Task details: Scan the listing below and copy every line holding "import".

* Begin Information supplied *

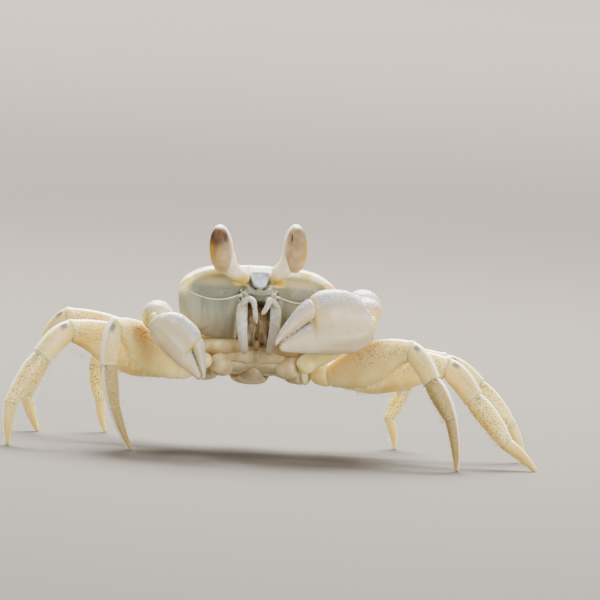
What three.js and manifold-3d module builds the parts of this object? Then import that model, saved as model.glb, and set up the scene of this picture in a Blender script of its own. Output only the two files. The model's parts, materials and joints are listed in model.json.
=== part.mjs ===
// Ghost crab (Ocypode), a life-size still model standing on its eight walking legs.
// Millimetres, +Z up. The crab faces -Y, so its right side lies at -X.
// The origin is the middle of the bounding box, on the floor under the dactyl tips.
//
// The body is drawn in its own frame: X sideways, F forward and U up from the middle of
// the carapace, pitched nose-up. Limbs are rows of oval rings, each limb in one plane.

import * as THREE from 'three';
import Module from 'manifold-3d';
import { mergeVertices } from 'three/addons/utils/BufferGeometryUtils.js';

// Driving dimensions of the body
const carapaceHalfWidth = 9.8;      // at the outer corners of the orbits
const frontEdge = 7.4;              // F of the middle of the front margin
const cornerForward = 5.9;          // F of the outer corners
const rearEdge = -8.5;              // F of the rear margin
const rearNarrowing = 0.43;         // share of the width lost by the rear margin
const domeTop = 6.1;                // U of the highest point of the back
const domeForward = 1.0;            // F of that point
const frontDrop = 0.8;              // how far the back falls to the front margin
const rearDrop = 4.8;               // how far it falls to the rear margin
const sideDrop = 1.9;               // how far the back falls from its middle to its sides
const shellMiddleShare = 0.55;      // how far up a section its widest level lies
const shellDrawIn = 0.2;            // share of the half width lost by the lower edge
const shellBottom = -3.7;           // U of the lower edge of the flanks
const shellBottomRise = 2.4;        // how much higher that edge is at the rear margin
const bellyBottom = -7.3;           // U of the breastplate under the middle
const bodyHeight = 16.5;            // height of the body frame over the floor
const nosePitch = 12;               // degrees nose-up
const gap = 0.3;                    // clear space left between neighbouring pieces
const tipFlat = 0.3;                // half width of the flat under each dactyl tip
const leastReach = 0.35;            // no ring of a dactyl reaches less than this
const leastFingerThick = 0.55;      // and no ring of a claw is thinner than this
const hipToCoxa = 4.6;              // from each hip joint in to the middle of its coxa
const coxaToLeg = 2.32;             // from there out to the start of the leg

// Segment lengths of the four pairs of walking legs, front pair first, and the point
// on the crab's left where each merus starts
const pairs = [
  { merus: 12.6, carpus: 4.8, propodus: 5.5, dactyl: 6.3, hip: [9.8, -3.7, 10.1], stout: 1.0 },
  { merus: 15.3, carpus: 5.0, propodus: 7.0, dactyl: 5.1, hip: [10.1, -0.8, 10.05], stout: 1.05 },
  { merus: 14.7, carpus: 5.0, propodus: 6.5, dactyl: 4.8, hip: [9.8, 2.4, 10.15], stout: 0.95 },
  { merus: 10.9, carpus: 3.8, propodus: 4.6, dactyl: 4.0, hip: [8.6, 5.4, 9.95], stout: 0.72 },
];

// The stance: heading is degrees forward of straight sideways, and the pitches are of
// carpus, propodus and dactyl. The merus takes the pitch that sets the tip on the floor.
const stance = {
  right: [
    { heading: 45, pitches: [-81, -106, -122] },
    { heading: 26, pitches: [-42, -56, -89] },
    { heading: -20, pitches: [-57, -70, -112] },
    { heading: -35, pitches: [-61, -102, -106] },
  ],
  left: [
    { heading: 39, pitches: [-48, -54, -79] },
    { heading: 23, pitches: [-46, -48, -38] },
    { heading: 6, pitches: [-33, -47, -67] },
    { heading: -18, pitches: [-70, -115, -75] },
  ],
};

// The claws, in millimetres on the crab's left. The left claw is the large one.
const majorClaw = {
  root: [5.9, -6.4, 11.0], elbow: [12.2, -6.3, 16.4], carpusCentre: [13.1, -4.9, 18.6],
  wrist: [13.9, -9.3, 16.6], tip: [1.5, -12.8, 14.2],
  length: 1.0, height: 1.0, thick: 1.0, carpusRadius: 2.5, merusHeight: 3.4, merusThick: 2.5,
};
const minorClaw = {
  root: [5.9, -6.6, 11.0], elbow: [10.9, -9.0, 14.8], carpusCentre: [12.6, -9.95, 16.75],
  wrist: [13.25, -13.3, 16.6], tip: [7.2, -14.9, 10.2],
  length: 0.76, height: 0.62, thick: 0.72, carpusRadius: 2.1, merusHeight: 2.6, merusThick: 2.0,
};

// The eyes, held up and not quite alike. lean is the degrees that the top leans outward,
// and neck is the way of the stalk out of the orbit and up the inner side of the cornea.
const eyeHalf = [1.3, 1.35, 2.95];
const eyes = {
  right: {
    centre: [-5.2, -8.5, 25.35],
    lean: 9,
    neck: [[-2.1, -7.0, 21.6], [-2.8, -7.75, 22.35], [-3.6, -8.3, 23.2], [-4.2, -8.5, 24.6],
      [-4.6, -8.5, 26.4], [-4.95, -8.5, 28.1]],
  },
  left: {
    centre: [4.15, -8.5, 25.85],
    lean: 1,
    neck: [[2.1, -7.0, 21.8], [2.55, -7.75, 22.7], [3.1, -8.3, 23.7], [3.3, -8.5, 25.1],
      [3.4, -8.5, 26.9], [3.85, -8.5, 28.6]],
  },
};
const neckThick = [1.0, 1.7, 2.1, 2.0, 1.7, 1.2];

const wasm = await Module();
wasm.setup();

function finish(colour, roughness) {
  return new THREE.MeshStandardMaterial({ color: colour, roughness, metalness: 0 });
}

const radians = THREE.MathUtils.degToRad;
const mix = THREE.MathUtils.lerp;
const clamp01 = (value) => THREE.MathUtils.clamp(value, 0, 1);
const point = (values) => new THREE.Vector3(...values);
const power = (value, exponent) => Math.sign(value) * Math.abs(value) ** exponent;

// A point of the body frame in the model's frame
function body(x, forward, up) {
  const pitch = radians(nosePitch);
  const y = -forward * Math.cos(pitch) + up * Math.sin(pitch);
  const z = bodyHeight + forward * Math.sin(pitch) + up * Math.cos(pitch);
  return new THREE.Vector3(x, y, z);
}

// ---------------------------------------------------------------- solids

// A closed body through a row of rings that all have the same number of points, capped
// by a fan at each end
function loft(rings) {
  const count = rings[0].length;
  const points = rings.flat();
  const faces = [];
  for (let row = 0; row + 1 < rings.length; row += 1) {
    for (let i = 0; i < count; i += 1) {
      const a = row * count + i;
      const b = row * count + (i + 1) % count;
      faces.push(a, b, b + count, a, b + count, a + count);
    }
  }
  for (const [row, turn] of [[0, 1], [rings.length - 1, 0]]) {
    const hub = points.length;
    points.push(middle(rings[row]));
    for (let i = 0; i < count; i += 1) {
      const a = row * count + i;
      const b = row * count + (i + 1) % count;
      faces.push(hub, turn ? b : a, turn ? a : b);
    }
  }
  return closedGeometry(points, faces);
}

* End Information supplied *

Result:
What three.js and manifold-3d module builds the parts of this object? Then import that model, saved as model.glb, and set up the scene of this picture in a Blender script of its own. Output only the two files. The model's parts, materials and joints are listed in model.json.
import * as THREE from 'three';
import Module from 'manifold-3d';
import { mergeVertices } from 'three/addons/utils/BufferGeometryUtils.js';